When prices rose to I don’t know $300,000, ok… “Middle class, you can get credit now, you can buy now, at $300,000 instead of $150,000”.

The middle class got screwed.
This was ridiculous.

Right now, with home prices higher, the middle class can buy homes with 3 percent down.

Think about it.

@al2simon — If a sports star or a music star was to conflate their financial woes with the woes of the struggling middle class ,wouldnt you think that they had delusions as well? Wouldnt that point to something a bit off?

I am going to speculate one last time, after reading the article for the third or fourth time. Maybe he isn’t really in that bad of financial shape at all and is exaggerating for literary effect. But just didn’t do that great a job, since most aren’t feeling sympathetic or identifying with him. I think the confessional style is good. He is willing to expose himself in a way most aren’t. He wants folks to quit pretending everything is okay when it isn’t. That seems a worthy goal to me.

When I write my financial how-to book or article, I’m using a pseudonym.

adding: I am having difficulty understanding why he is riling folks up so very much. That makes me think it must be a good article, even if we don’t like him. Though I very much respect Garland’s point of view on this up-thread.

Maybe though the reaction isn’t the one he had hoped to get. I don’t think it was supposed to be deliberately provocative in quite the way it was received.

@alh I’m starting to wonder about you as well. /:slight_smile:

This guy is a professional writer, a prize winner author who has written award winning books and films, a part-time political commentator, and a lecturer on writing at universities including Harvard and USC.

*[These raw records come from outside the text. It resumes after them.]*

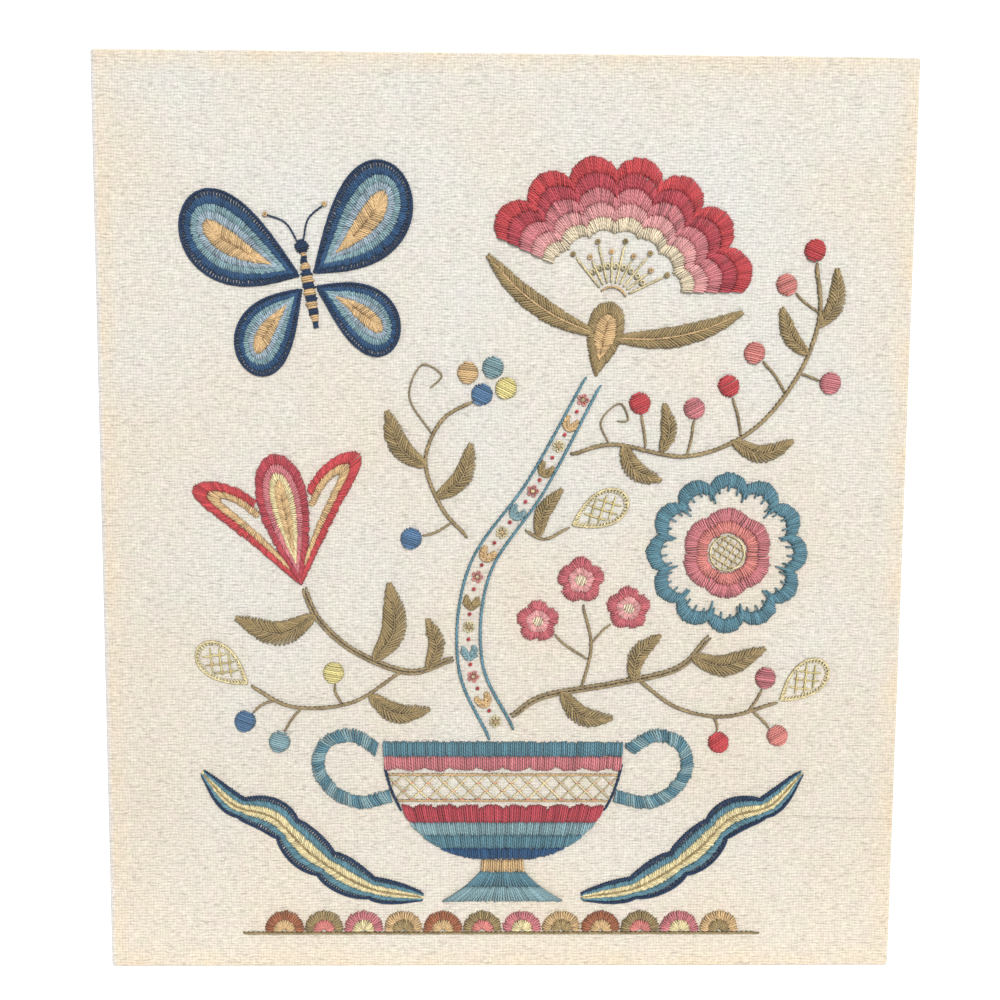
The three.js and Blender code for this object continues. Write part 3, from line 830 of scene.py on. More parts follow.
def outsideOf(outline, starts, ends):  # what is left of each stitch, from its start to the outline
    shares = np.linspace(0, 1, 24)
    points = starts[:, None] + (ends - starts)[:, None] * shares[:, None]
    hidden = insideOutline(points, outline)
    first = np.where(hidden.any(axis=1), hidden.argmax(axis=1), len(shares) - 1)
    return starts, starts + (ends - starts) * shares[first][:, None]


def workTulip():
    at, turn = tulip["at"], tulip["turn"]
    work = newWork(41)
    front = placed(at, turn, petalRim(tulip["middle"]))
    for side in (-1, 1):
        form = dict(tulip["side"], axis=side * tulip["side"]["axis"], bend=side * tulip["side"]["bend"])
        rim, middle = placed(at, turn, petalRim(form)), placed(at, turn, petalSpine(form))
        for outerShare, innerShare, shade in tulip["sideBands"]:
            outer, inner = drawnIn(rim, middle, outerShare), drawnIn(rim, middle, innerShare)
            places = spacedPlaces(outer, inner, threadForm["satinPitch"])
            starts, ends = outsideOf(front, pointAt(outer, places), pointAt(inner, places))
            stitches(work, starts, ends, shade)
    middle = placed(at, turn, petalSpine(tulip["middle"]))
    inner = petalBands(work, front, middle, tulip["middleBands"])
    fillToSpine(work, inner, *placed(at, turn, tulip["spine"]), "gold")
    finishWork(work, "tulip_head", "red_wool")
    print("tulip worked")


# The footed bowl and its handles

bowl = {
    "top": -98,
    "topHalf": 54,
    "waist": -152.3,
    "waistHalf": 9,
    "footTop": -157,
    "footBottom": -172,
    "footHalf": 27,
    "waves": 9,
    "rim": [(-98, 0), (-104.5, 0), (-109, 2)],
    "rimShades": ["teal", "dusty"],
    "lattice": (-113, -125),
    "belly": [(-129, -2), (-135, 0), (-141, 0), (-147, 0), (-152, 0)],
    "bellyShades": ["rose", "aqua", "teal", "royal"],
    "foot": [(-152.6, 0), (-158, 0), (-165, 0), (-172, 0)],
    "footShades": ["gold", "teal", "aqua"],
    "handleHalf": 2.9,
    "handle": [(56.4, -102), (68, -95), (80, -99), (83, -111), (75, -122), (64, -126), (50.9, -123)],
}


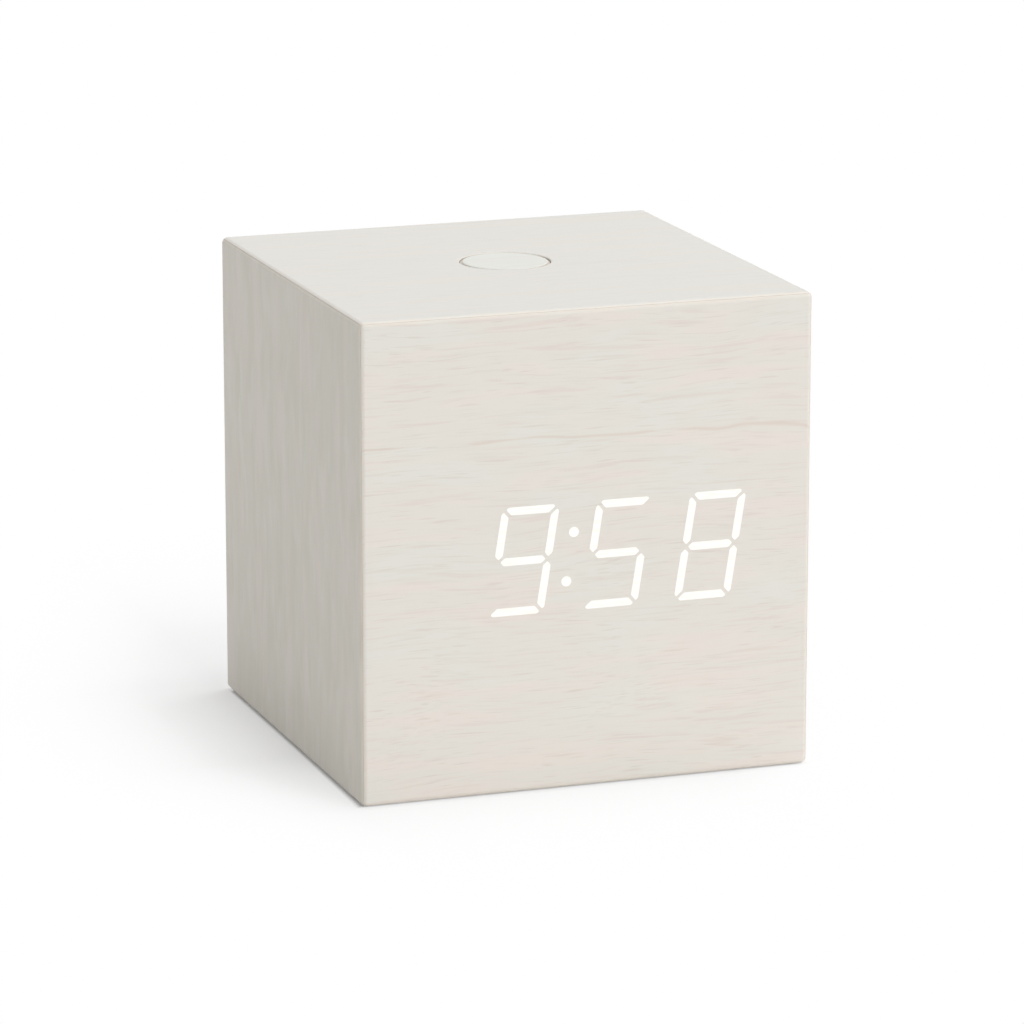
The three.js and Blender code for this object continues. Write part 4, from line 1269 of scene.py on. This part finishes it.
@dataclass
class RearKeys:
    """The three keys: dished heads on flanges, with a raised triangle or dot in the dish.

    dish_rings are shares of the dish's radius, and the triangle's corners and the dot's radius
    are shares of the mark's reach.
    """

    radius: float = 3.0
    flange: float = 0.8
    rounding: float = 0.35
    bend_steps: int = 5
    dish: float = 0.3
    dish_rings: tuple[float, ...] = (0.93, 0.8, 0.6, 0.35, 0.0)
    mark_reach: float = 1.1
    mark_height: float = 0.22
    mark_foot: float = 0.1
    mark_corner: float = 0.22
    mark_steps: int = 4
    triangle: Pairs = ((0.0, 0.9), (-0.95, -0.65), (0.95, -0.65))
    dot: float = 0.6
    steps: int = 64
    keys: dict[str, str] = field(default_factory=lambda: {
        "set_key": "set_button", "up_key": "up_button", "down_key": "down_button"})

    def mark(self, name: str) -> Array:
        """The outline of a key's mark.

        Args:
            name: the key's node.

        Returns:
            A dot, or a triangle that points up or down.
        """
        if name == "set_key":
            return ring(self.mark_reach * self.dot, self.steps // 2)
        triangle = self.mark_reach * np.array(self.triangle) * (1, 1 if name == "up_key" else -1)
        return softened(triangle, self.mark_corner, self.mark_steps)

    def head(self, bottom: float, skirt: float) -> Shell:
        """A key: flange, stem, rounded rim and a dish.

        The dish's depth at a share s of its radius is its full depth times (1 - sss).

        Args:
            bottom: the height of the flange's underside.
            skirt: the flange's radius.

        Returns:
            The closed surface.
        """
        rim = self.radius - self.rounding
        over = quarter((rim, -self.rounding), self.rounding, 0, self.bend_steps)
        dish = [(rim * share, -self.dish * (1 - share ** 3)) for share in self.dish_rings]
        profile = [(0, bottom), (skirt, bottom), (skirt, bottom + self.flange),
                   (self.radius, bottom + self.flange), *over, *dish]
        return revolved(profile, self.steps)

    def build(self) -> None:
        """Makes the keys."""
        material = Finishes.GREY_ABS.value.build()
        for name, body in self.keys.items():
            box = Box.of(name)
            mark = plate(self.mark(name), -self.dish - self.mark_foot,
                         self.mark_height - self.dish, edge=1.0)
            shells = [shell.moved(Side.BACK, box.middle_at(1, box.high[1]))
                      for shell in (self.head(-box.size[1], box.size[0] / 2), mark)]
            dressed(make_piece(f"{name}_cap", shells), material, body, "grey_plastic", name)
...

Personally, I find it far more likely that he deliberately crafted his narrative in order to tell his story in the way he wanted it told than that he is suffering from undiagnosed mental illness. Any holes in his story are (in my opinion) due to trying to embellish and skew the narrative without telling a falsehood that could be easily fact checked. But we’re all entitled to form our own judgments.

Not at all. It would just tell me that they are feeling sorry for themselves and are attempting to rationalize their behavior to themselves and their friends and family. They are just latching on to a narrative that they think will garner sympathy. I wouldn’t speculate about them suffering from mental delusions without any evidence.

To me, this is an incredibly odd question. It sounds like we have very different views of human nature.

There are people who suffer from genuine mental illness. I am sorry that your friend/family member is one of them. But this is a very different problem than what is causing most people’s financial struggles. It’s certainly different than what leads sports / music stars who have made tens of millions of dollars to fritter away all their money.

“This guy is a professional writer, a prize winner author who has written award winning books and films, a part-time political commentator, and a lecturer on writing at universities including Harvard and USC.”

“It’s certainly different that what leads sports / music stars who have made tens of millions of dollars to fritter away all their money.”

Got it. Mental health issues are not your forte.

I would go on to explain to you that mental illness exists in every field imaginable. Football players, Cal Tech professors, presidential candidates, artists, mail men. But that’s another thread entirely.

I doubt that speculating about Gabler’s possible mental illnesses on the basis of his article is consistent with modern psychiatric best practice.